Modeling code records:
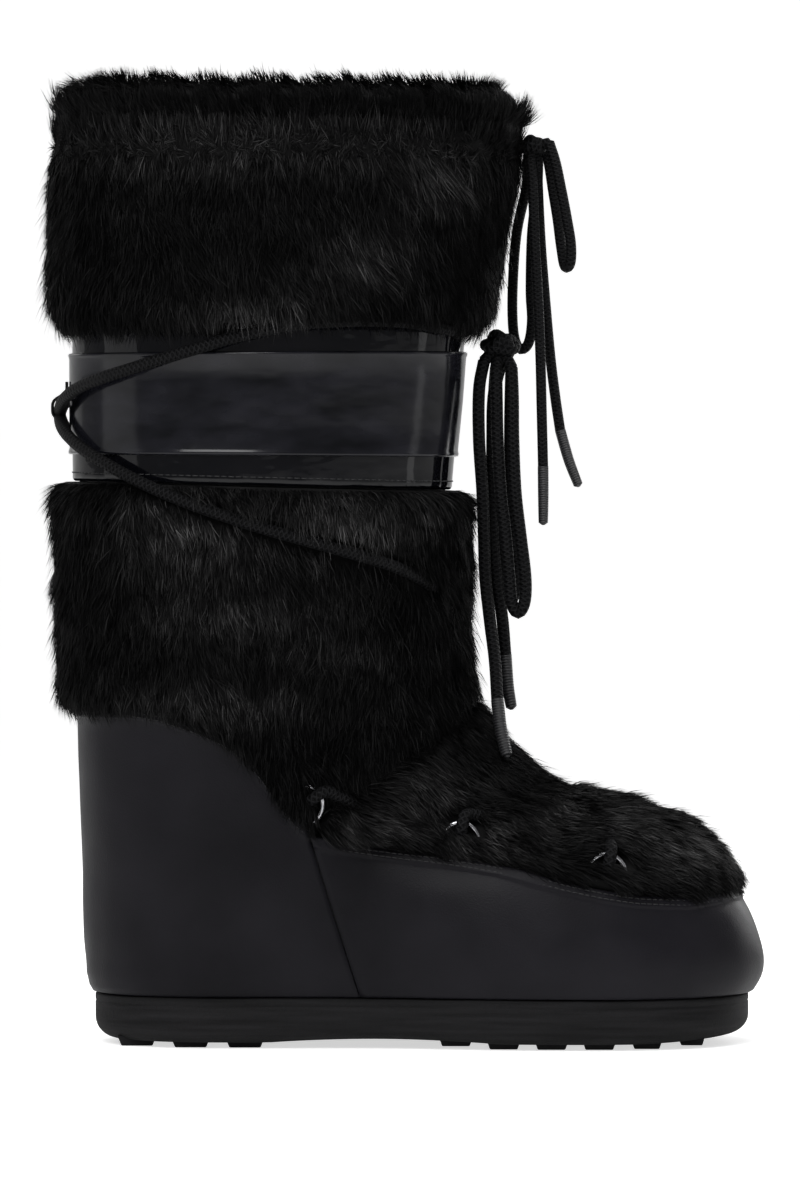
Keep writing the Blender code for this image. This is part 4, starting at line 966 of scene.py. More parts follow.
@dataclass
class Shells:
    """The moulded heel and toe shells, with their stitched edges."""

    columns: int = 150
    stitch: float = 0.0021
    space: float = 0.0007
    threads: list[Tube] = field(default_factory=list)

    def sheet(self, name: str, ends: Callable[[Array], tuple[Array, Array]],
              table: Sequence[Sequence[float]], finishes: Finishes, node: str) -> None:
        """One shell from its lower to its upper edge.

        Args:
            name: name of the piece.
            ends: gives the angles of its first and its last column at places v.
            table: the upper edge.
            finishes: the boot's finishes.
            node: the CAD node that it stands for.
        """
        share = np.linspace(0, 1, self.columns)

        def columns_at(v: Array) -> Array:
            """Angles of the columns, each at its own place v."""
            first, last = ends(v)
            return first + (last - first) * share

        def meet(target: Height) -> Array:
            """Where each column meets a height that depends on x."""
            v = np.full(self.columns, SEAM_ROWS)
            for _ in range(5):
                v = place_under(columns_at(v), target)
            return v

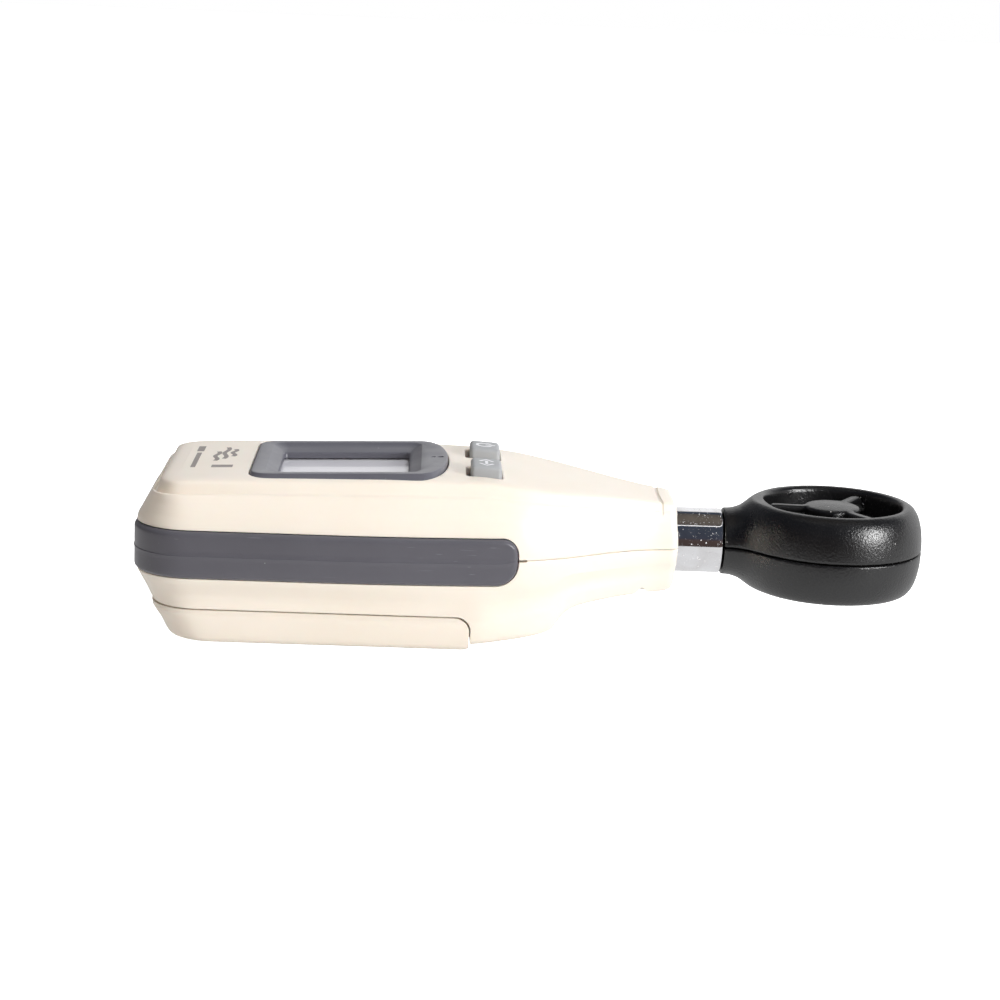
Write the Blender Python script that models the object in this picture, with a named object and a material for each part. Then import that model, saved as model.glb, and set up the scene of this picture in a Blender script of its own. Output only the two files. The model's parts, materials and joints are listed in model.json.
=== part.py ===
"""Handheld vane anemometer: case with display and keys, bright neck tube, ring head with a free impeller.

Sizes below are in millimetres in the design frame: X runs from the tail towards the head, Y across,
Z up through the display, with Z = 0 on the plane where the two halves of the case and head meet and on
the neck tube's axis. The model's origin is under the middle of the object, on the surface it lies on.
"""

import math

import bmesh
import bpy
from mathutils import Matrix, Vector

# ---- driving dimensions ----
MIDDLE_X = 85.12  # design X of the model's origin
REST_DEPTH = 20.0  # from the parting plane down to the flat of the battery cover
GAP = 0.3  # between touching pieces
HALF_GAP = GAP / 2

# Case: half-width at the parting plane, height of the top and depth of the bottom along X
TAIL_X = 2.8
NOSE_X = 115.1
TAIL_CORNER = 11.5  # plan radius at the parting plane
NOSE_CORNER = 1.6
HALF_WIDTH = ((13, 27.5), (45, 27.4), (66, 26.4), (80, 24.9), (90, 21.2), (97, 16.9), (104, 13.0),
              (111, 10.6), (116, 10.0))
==
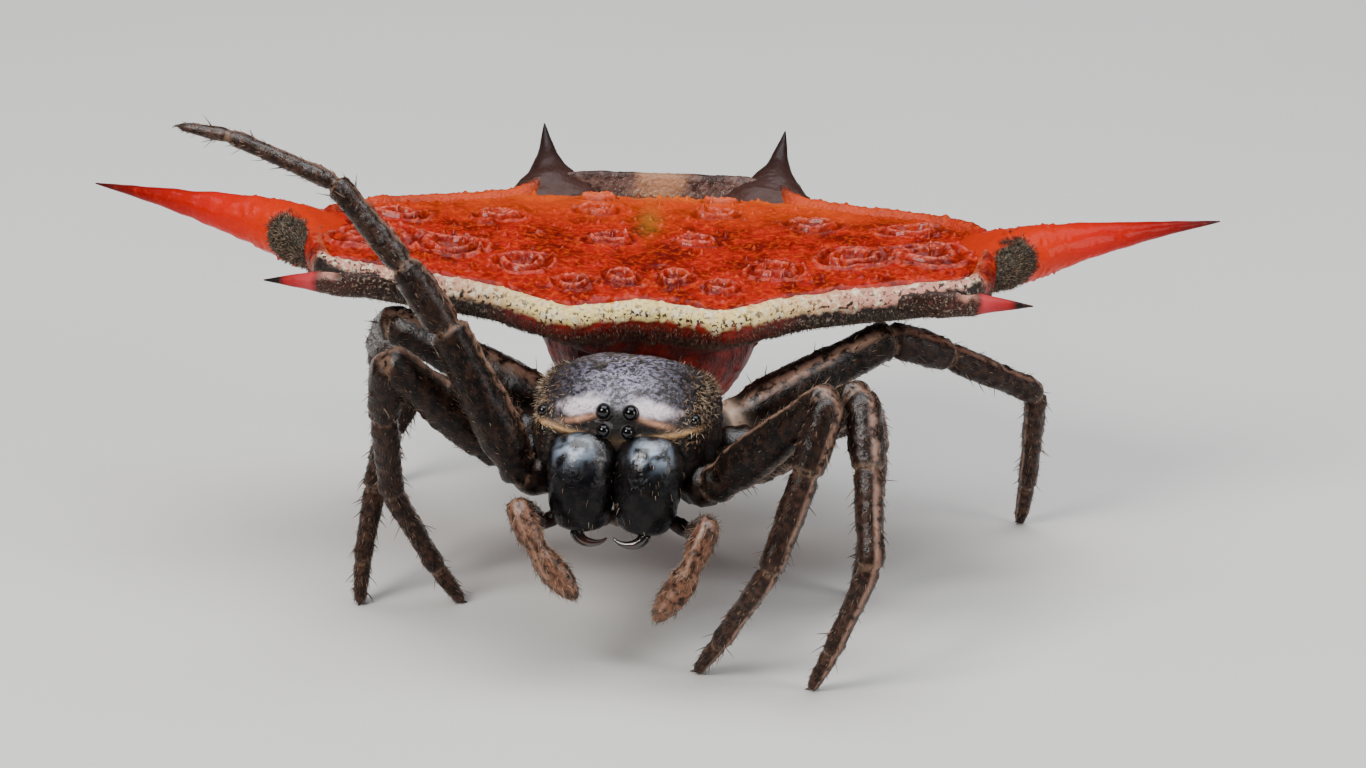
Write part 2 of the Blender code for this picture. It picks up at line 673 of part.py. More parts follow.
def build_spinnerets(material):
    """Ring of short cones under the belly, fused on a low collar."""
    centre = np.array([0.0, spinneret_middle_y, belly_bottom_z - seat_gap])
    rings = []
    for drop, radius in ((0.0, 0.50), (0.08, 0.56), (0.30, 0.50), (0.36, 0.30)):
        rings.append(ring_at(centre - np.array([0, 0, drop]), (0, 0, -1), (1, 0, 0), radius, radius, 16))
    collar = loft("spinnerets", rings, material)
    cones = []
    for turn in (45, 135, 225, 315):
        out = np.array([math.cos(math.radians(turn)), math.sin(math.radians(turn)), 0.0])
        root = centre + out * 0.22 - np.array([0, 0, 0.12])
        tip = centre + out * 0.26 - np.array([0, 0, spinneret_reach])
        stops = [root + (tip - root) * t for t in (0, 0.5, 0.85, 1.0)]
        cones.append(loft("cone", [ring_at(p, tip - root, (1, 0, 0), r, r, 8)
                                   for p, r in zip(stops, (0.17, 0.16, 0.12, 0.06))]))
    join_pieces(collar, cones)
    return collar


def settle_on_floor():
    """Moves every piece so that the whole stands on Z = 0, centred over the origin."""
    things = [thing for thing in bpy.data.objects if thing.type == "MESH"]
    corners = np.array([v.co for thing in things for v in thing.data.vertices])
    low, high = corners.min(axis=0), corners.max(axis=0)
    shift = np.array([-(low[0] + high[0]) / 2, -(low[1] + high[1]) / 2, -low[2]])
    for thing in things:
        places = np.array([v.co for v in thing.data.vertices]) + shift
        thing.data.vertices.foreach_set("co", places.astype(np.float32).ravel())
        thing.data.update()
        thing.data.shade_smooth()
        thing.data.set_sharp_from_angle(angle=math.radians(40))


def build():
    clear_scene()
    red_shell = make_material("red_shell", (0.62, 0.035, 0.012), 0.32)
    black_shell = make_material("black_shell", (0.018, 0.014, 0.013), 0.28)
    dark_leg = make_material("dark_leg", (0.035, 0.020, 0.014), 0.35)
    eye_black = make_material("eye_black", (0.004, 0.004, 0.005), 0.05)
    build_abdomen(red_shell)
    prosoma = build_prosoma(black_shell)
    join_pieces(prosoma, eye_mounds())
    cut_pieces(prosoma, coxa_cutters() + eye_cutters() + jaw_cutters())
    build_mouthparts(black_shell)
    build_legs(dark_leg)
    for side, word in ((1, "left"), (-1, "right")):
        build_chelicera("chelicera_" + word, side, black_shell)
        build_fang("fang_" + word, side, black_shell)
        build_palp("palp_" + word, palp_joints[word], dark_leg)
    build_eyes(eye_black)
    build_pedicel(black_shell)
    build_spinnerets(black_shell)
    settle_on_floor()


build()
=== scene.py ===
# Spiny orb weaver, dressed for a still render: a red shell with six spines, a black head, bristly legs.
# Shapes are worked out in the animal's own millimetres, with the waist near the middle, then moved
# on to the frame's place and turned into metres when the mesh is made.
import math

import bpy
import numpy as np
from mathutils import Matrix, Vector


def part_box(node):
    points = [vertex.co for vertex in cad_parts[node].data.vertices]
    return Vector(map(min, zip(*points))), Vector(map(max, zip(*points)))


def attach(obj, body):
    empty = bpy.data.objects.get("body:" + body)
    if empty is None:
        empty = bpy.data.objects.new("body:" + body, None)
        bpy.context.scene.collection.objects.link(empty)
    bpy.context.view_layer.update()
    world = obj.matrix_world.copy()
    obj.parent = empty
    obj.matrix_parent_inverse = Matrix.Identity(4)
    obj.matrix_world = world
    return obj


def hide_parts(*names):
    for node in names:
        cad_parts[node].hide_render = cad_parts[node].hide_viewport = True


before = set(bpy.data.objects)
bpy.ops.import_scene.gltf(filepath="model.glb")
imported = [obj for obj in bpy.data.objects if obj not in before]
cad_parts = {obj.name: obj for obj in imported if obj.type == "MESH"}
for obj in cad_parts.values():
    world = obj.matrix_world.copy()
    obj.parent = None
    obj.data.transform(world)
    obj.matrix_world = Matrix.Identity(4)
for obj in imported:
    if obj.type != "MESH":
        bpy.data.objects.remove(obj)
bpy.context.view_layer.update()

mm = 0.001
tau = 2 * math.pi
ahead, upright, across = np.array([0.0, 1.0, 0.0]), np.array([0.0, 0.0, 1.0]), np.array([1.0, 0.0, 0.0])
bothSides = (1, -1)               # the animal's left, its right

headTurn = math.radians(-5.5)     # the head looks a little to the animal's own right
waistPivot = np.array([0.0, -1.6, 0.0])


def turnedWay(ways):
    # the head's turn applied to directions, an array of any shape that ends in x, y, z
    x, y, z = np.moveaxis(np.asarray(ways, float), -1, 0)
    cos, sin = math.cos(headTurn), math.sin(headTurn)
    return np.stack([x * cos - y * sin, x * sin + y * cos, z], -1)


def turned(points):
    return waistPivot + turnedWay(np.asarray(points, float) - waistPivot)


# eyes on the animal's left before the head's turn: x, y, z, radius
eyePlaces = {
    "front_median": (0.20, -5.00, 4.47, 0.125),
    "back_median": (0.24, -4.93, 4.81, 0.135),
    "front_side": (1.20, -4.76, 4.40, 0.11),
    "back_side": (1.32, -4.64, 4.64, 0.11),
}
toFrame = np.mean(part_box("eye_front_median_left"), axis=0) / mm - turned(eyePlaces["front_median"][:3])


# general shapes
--
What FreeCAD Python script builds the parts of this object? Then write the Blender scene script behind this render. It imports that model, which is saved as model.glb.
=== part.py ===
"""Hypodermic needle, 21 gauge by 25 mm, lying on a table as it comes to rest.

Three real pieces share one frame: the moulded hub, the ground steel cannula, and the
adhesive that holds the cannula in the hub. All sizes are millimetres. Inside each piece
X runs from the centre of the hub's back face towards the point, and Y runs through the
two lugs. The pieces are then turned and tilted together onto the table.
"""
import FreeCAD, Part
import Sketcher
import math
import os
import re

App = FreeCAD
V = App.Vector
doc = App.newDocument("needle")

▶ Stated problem
Repeat exactly the lines running from the one with "Keep writing the" through the one with "threads: list[Tube] = field(default_factory=list)", both included.

▶ Task answer
Keep writing the Blender code for this image. This is part 4, starting at line 966 of scene.py. More parts follow.
@dataclass
class Shells:
    """The moulded heel and toe shells, with their stitched edges."""

    columns: int = 150
    stitch: float = 0.0021
    space: float = 0.0007
    threads: list[Tube] = field(default_factory=list)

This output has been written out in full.